Up to now, however, it has been analysing the fiscal world as it is, rather than as it might be. That has changed with the new Mirrlees Review of the British taxation system, the most thorough look for a generation at how we raise tax revenues.

It is not so much about how big government should be within the economy; rather it is about how to have a tax system that does not distort or harm the economy and yet raises whatever level of revenues our society chooses to collect.

The overall level of taxation in Britain seems to be pretty much set. For the past 30 years no government has been able to raise more than about 38 per cent of GDP in taxes. Every time a government tries, something happens – most probably a recession – and revenues fall back. The previous Labour government was not a high-taxation government, just a high-spending one.

Within any given level of taxation it is possible to do the job well or badly and other international comparisons of Britain, by for example the OECD, do not redound to our credit. We don't have a really bad taxation system, not as bad for example as the US, but it is not, by international standards, a good one either. Now, as the Mirrlees report demonstrates there are many ways in which it could be improved.

It is a big report and impossible to do justice to here, but a few points stand out. One is that we have a very complicated system; so complicated that the tax authorities themselves can't cope. Another is that having separate tax and national insurance schemes makes no sense. Others include the narrow and arbitrary scope of VAT, the nonsense of stamp duty, and the way in which company taxation encourages corporations and banks to raise debt capital rather than equity.

No tax system is optimal and what is appropriate and acceptable changes with time. My own view would be that right now two things really matter: certainty and simplicity. But in the medium-term Britain ought to aspire to a system that follows global good practice rather than one that's at best mediocre. I suppose the sooner we set that as a target the sooner we get there. Meanwhile, a thank you to the IFS.

The eurozone crisis turns really ugly

The eurozone nightmare continues but it is interesting, is it not, that even over a week the tone of the debate has shifted. A week ago it was not really possible for senior politicians in Europe to acknowledge that a Greek default was inevitable. Now the issue is much more whether it should be orderly or disorderly and how the subsequent mess can best be cleared up.

This is all moving so fast that it is hard to keep recalibrating what is happening. But a north/south split is becoming ever clearer. You can see that in the widening gap between the rates on German bonds and on Spanish and Italian bonds of the same maturity. But the thing that I find most interesting is not what is happening at the public level – what price Italy has to pay for its next tranche of debt – but what is happening under the radar.
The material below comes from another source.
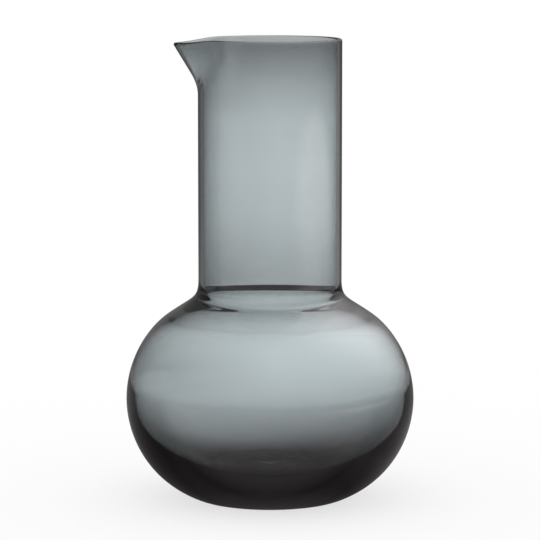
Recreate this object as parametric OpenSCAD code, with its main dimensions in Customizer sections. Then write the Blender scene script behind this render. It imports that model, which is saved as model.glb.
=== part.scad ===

For example, most German banks are being flooded with deposits because they are trusted, while Spanish banks and even French banks are finding that depositors are taking their money away. The banks, for their part, are cutting back on loans as they are uncertain of their ability to fund them. The situation is already quite ugly and will become more so.

Bank lending will be a casualty of Vickers

That leads to our own banking reconstruction, following the Vickers Report and the debate about it, which sadly has generated much more heat than light. So to try to shed a little light, consider this. There are two fundamental problems with re-regulating the banks, something that everyone accepts has to be done.

One is that it is not at all clear that retail banking, at least in Britain, is less risky than investment banking, notwithstanding the characterisation of the latter as "casino" banking. What brought down the Royal Bank of Scotland was a dreadful takeover, coupled with bad conventional lending. With HBOS it was bad property lending. In Northern Rock the same, coupled with relying too much on money-market funding.

The other is that a "safer" banking system will lend less money. It will be harder to get a mortgage; harder for businesses to raise loans; harder to get consumer credit.

Now that is probably what has to happen, and you can argue that the shift will be not be that great. But it may, and that of itself is a good argument for going cautiously.